Mickey has many friends in town. He can get food and coffee anytime he wants at the Round House Cafe. As my only paid photo subject, we agreed that I would pay him $2 for every photograph and portrait. Sometimes we talk, sometimes I just take a photo and drive off. Mickey is very friendly and on occasion, is quite chatty.

But we are still working out the smoking thing, and I am uncharacteristically confused about what my position should be, and Hannah Arendt, my favorite moral philosopher, is no help.

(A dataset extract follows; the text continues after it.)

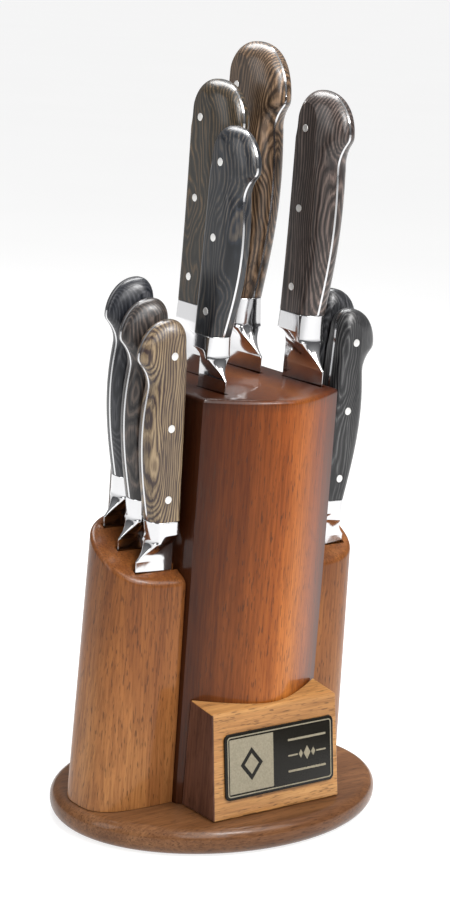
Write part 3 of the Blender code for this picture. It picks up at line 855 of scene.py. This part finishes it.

Mickey loves to go to Stewart’s, the local convenience store and buy cigarettes and coffee. On occasion, when a portrait session goes long, or it’s a holiday, I have paid Mickey more than two dollars, and I see that when I do, he goes out and buys cigarettes.

Mickey is a grown man, he makes most of his own decisions about life, and I do not believe I have the right to tell him not to smoke, or to make that decision for him. On the other hand, and knowing his personal situation, I know Mickey’s doctors and friends and family very much want him not to smoke.

He and George are both getting older and health matters.

I am clear on one thing:  I don’t really care to be the enabler of his smoking. It is one thing to let  him make his own decisions about smoking, quite another to make it possible for him to smoke.

So we have come down to the $2 or $5 portrait fee. I know Mickey has friends in town, young men who often come by to give him cigarettes. That is not my business. I am not his mother or guardian. I have talked with Mickey about this, and he says it’s okay to pay him $2 or $5, and he knows he shouldn’t smoke.

But he likes it, smoking is a central pleasure in his life.

So that is where we are. Mickey walks down Main Street, he almost always has a cup of coffee and a cigarette. I think I’m often buying the coffee, I think I almost never buy the cigarettes. Perhaps I am fooling myself.